For full description of .pages.yml use, see the awesome-pages-plugin.

Article Metadata

Article metadata (or 'front-matter') is yaml format at the top of the markdown file between two ---. This content is not rendered but will inform how the article will be shown.

Here is an example of metadata header:

---
created_at: '2021-08-25T02:05:42Z'
tags:
- profiling
title: VTune
description: VTune is a tool that allows you to quickly identify where most of the execution time of a program is spent.
vote_count: 1
vote_sum: -1
zendesk_article_id: 4405523725583
zendesk_section_id: 360000278935
search:
  boost: 2
hide:
  - toc
  - nav
---

The following sections detail the most usual entries.

MkDocs Parameters

  • title : article title.
  • created_at : When article was created. Currently not shown in rendered page, but should still be filled in as it can be useful info. : yyyy-MM-dd, yyyy-MM-ddThh:mm:ssZ

Material Theme Parameters

  • description : Used for internal and external search indexing. This will appear as the page preview when searching in Google.
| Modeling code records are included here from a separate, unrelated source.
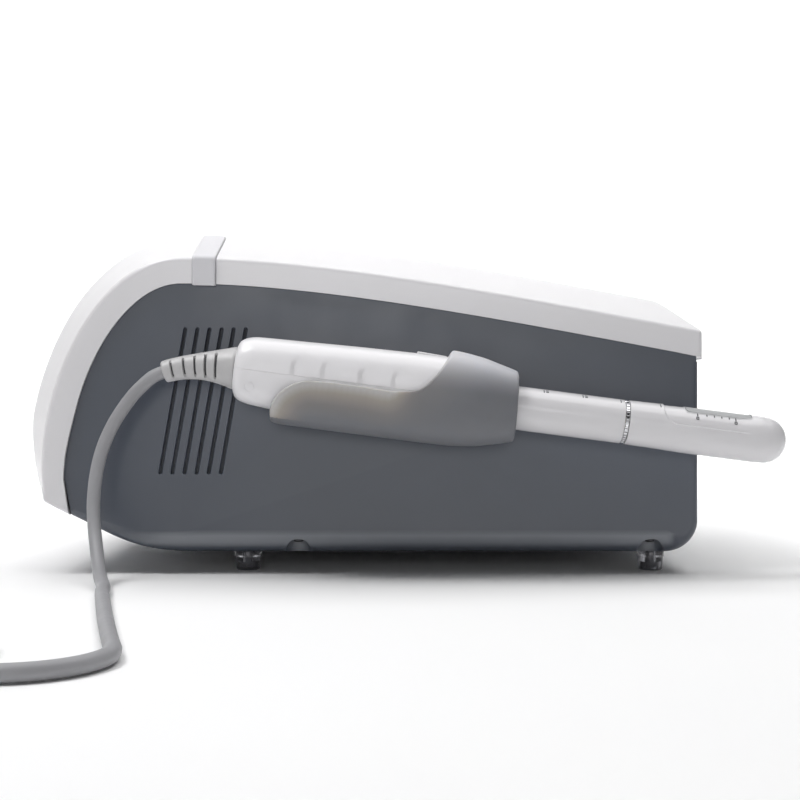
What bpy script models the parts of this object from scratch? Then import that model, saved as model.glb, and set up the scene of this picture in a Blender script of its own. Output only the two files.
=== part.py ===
"""Desktop ultrasound therapy unit with a side-holstered probe handpiece.

Dimensions below are in millimetres; the model is built in metres, +Z up.
+X points to the rear of the unit, -X to the operator's screen, -Y is the side
that carries the holster. The origin is under the centre of the whole unit,
on the surface it stands on.
"""
import math
import bpy
from mathutils import Vector

for o in list(bpy.data.objects):
    bpy.data.objects.remove(o, do_unlink=True)

MM = 0.001

# ---------------------------------------------------------------- dimensions
HALF_W = 155.0            # half width of the lower housing
SKIN = 2.7                # wall of the white covers
GAP = 0.3                 # clearance between neighbours
BAND_OUT = HALF_W + 0.6 + SKIN     # half width over the cover's side band
AXIS_OFF = 27.5           # probe axis, outwards from the housing's side
HOLSTER_OUT = 26.0        # holster front, outwards from the probe axis
MID_Y = (AXIS_OFF + HOLSTER_OUT + HALF_W - BAND_OUT) / 2.0   # centres the unit on Y
NEAR_Y = MID_Y - HALF_W   # holster side of the lower housing
AXIS_Y = NEAR_Y - AXIS_OFF

BASE_Z = 14.0             # underside of the lower housing
REAR_X = 204.0            # rear wall of the lower housing
COVER_REAR_X = 206.0
WALL = 3.0                # lower housing wall
EDGE_R = 16.0             # rounding of the lower long edges
REAR_EDGE_R = 4.0
REAR_CORNER_R = 21.0

# shoulder: the line where the cover's bevel meets its vertical side band
SHOULDER_TOP = ((206.0, 162.4), (90.0, 184.0), (-45.0, 211.0), (-141.0, 211.0))
SHOULDER_FRONT = ((-141.0, 211.0), (-195.4, 211.0), (-238.3, 126.8), (-232.3, 55.4))
LIP_P = (-231.9, 49.0)    # front lower lip, outer and inner end
LIP_Q = (-215.4, 40.4)
BAND_W = 17.0             # height of the side band
BEVEL_IN = 51.0           # how far the bevel runs in from the side
RISE_TOP = 19.2           # plateau above the shoulder, on top
RISE_FRONT = 23.0         # and on the front
REAR_BEVEL = 25.0
FRONT_BEVEL = 50.0
SEAM_X = (-133.0, -117.4)  # the seam band between the two covers

VENTS = 6
VENT_PITCH = 8.07
VENT_TOP = (-138.0, 164.5)
VENT_BOTTOM = (-155.0, 67.2)
VENT_W = 2.1

FEET_X = (-99.5, 177.3)
FOOT_INSET = 30.0
FOOT_R = (8.0, 9.3)
WELL_X = (-63.1, 172.9)
WELL_R = 8.8
WELL_INSET = 9.0
WELL_TOP = BASE_Z + 10.2

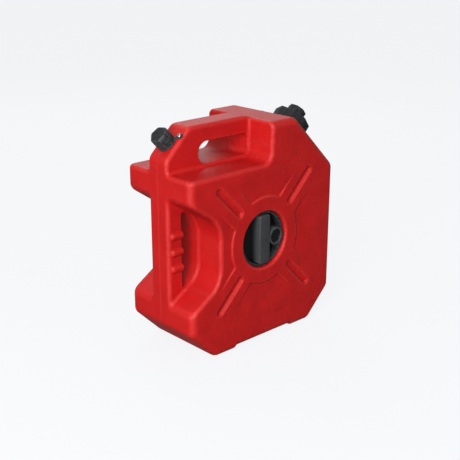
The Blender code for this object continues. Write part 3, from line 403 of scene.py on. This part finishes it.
def surface_net():
    """Points and quads of the tank's surface, one point in each crossed cell."""
    reach = FILLER_HEIGHT + GRID_MARGIN
    axes = []
    for low, high in ((-HALF_WIDTH - GRID_MARGIN, HALF_WIDTH + GRID_MARGIN),
                      (-HALF_DEPTH - GRID_MARGIN, HALF_DEPTH + GRID_MARGIN),
                      (-GRID_MARGIN, HEIGHT + reach / 4)):
        count = int(math.ceil((high - low) / CELL))
        count += 1 - count % 2
        middle = (low + high) / 2
        axes.append(middle + (np.arange(count + 1) - count / 2) * CELL)
    field = tank_distance(axes[0][:, None, None], axes[1][None, :, None], axes[2][None, None, :])
    inside = field < 0
    shape = [len(axis) - 1 for axis in axes]
    total = np.zeros(shape + [3])
    crossings = np.zeros(shape)
    for axis in range(3):
        first = [slice(None)] * 3
        second = [slice(None)] * 3
        first[axis] = slice(0, -1)
        second[axis] = slice(1, None)
        a, b = field[tuple(first)], field[tuple(second)]
        crossed = inside[tuple(first)] != inside[tuple(second)]
        where = np.argwhere(crossed)
        share = (a[crossed] / (a[crossed] - b[crossed]))
        place = np.stack([axes[k][where[:, k]] for k in range(3)], axis=1)
        place[:, axis] += share * CELL
        others = [k for k in range(3) if k != axis]
        for back_first in (0, 1):
            for back_second in (0, 1):
                cell = where.copy()
                cell[:, others[0]] -= back_first
                cell[:, others[1]] -= back_second
                keep = np.all((cell >= 0) & (cell < shape), axis=1)
                index = tuple(cell[keep].T)
                np.add.at(total, index, place[keep])
                np.add.at(crossings, index, 1)
    used = crossings > 0
    number = np.full(shape, -1)
    number[used] = np.arange(used.sum())
    points = total[used] / crossings[used][:, None]
    quads = []
    for axis in range(3):
        first = [slice(None)] * 3
        second = [slice(None)] * 3
        first[axis] = slice(0, -1)
        second[axis] = slice(1, None)
        a, b = inside[tuple(first)], inside[tuple(second)]
        where = np.argwhere(a != b)
        leaving = a[a != b]
        others = [(axis + 1) % 3, (axis + 2) % 3]
        ring = []
        for back in ((0, 0), (1, 0), (1, 1), (0, 1)):
            cell = where.copy()
            cell[:, others[0]] -= back[0]
            cell[:, others[1]] -= back[1]
            ring.append(number[tuple(cell.T)])
        ring = np.stack(ring, axis=1)
        quads.append(np.where(leaving[:, None], ring, ring[:, ::-1]))
    return points, np.concatenate(quads)


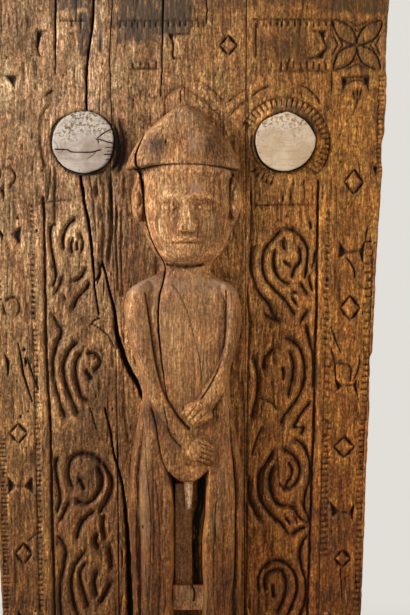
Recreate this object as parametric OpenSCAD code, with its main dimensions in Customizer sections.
// Carved tomb door: three pegged boards with a figure, two pale discs and a pivot at each corner of one side.
// Millimetres. The origin is on the pivot axis at the underside of the sill block, +Z up, the carved face towards -Y.

/* [Leaf] */
// Height of the leaf
leaf_h = 1070; // [1040:5:1200]
// Width across the top edge
leaf_top_w = 584; // [560:2:640]
// Width across the bottom edge
leaf_bottom_w = 486; // [470:2:540]
// Thickness of the boards
leaf_t = 45; // [42:1:60]
// Left seam at the top edge, left of the centre line
left_seam_top = 96; // [92:1:104]
// Left seam at the bottom edge, left of the centre line
left_seam_bottom = 84; // [80:1:92]
// Right seam at the top edge, right of the centre line
right_seam_top = 92; // [90:1:96]
// Right seam at the bottom edge, right of the centre line
right_seam_bottom = 88; // [86:1:92]

/* [Pivot] */
// Pivot axis in from the bottom corner
pivot_inset = 26; // [24:1:40]
// Radius of a pintle where it turns
pintle_r = 18; // [15:0.5:19]
// Length of a pintle inside its socket
pintle_len = 45; // [35:1:50]
// Radius of the tang that is driven into the leaf
tang_r = 13; // [10:0.5:14]
// Length of that tang
tang_len = 60; // [40:1:80]
// Running clearance of a pintle in its socket, on the radius
pivot_gap = 0.05; // [0.03:0.01:0.1]
// Clearance between a pintle's end and the bottom of its socket
end_gap = 0.25; // [0.1:0.05:0.4]
// Clearance between the leaf and the blocks above and below it
leaf_gap = 4; // [3:0.5:6]

/* [Socket blocks] */
// Length of a block along the wall
block_w = 150; // [146:2:180]
// Depth of a block through the wall
block_d = 110; // [90:2:130]
// Height of a block
block_h = 60; // [56:1:80]
// Chamfer on the upright corners of a block
block_chamfer = 8; // [4:1:12]
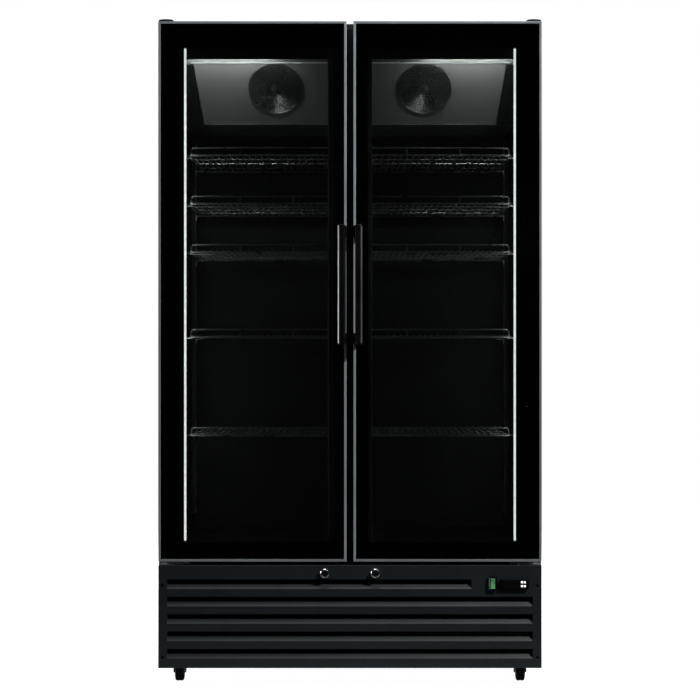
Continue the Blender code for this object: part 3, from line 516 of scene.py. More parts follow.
BLACK_STEEL = finish("black_powder_coat", (0.006, 0.006, 0.0065), 0.45, dust=0.006, specular=0.25,
                     rough_spread=0.03)
CHARCOAL = finish("charcoal_powder_coat", (0.0058, 0.0078, 0.0090), 0.42, dust=0.006, grain=900,
                  specular=0.26,
                  rough_spread=0.02)
GALVANISED = spangle("galvanised_sheet", (0.30, 0.31, 0.32), 0.50)
COVER_COAT = finish("evaporator_cover_coat", (0.050, 0.050, 0.050), 0.42, mottle=0.04, specular=0.3)
# A darker copy of the cover coat for the cover's upright band: painted shade.
COVER_BAND_PAINTED_SHADE = finish("evaporator_cover_upper_painted_shade", (0.016, 0.016, 0.016), 0.45, mottle=0.04, specular=0.2)
# A lighter copy of the cover coat for the rod along the cover's bend: a painted highlight.
COVER_BEND_PAINTED_HIGHLIGHT = finish("evaporator_cover_bend_painted_highlight", (0.150, 0.150, 0.150), 0.40, mottle=0.04)
FOAM = finish("rigid_foam", (0.75, 0.62, 0.36), 0.9, mottle_scale=14, mottle=0.10, grain=220,
              grain_depth=0.001)
LINER = finish("black_liner_plastic", (0.0018, 0.0018, 0.0020), 0.50, specular=0.12, grain=1200,
               grain_depth=0.00005)
ALUMINIUM = finish("coil_aluminium", (0.50, 0.51, 0.52), 0.35, 0.9, stretch=(1, 1, 12), dust=0.05)
COPPER = finish("copper_tube", (0.60, 0.27, 0.14), 0.30, 0.95, mottle=0.2)
ENAMEL = finish("black_enamel", (0.008, 0.008, 0.009), 0.25, coat=0.3, grain=250)
HANDLE_COAT = finish("handle_satin_black", (0.0012, 0.0012, 0.0014), 0.35, grain=900, grain_depth=0.00004,
                     specular=0.12)
# Lit and shaded copies of one edge metal. The lighter one adds a painted highlight to the left lamp's real
# reflection on the left handle. The darker one paints shade on the right handle's edge.
HANDLE_EDGE_PAINTED_HIGHLIGHT = finish("handle_edge_painted_highlight", (0.42, 0.43, 0.44), 0.42, 0.8, mottle=0.04, **BRUSHED_UP)
HANDLE_EDGE_PAINTED_SHADE = finish("handle_edge_painted_shade", (0.06, 0.06, 0.06), 0.42, 0.6, mottle=0.04, **BRUSHED_UP)
BLACK_PLASTIC = finish("moulded_black_plastic", (0.0015, 0.0015, 0.0018), 0.50, grain=1500, specular=0.2)
MATTE_BLACK = finish("matte_black_plastic", (0.0008, 0.0008, 0.0009), 0.70, grain=1500, specular=0.03)
SHELF_WIRE = finish("coated_shelf_wire", (0.020, 0.020, 0.021), 0.32, mottle=0.2)
TRIM_UP = finish("anodised_trim_outer", (0.135, 0.148, 0.158), 0.45, 0.30, mottle=0.06, **BRUSHED_UP)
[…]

Try not to include words and information here that is not in the body of the article. : string
  • icon : Page icon. : path
  • status : Will display a symbol on nav : only new or deprecated are supported
  • hide : Used to turn off features (e.g. table of content) : list, tags toc nav
  • tags : Used for internal and external search indexing : list
  • search: exclude : Used to exclude page from internal search : true
  • search: boost : Used to increase or decrease weight in internal search : 1< for increased, 1> for decrease.

Zendesk Imported

The following fields were imported from Zendesk Page:

  • vote_count
  • vote_sum
  • zendesk_article_id
  • zendesk_section_id

They are not used for anything currently, although comparing vote count, and vote sum is useful for gauging the popularity of a page migration.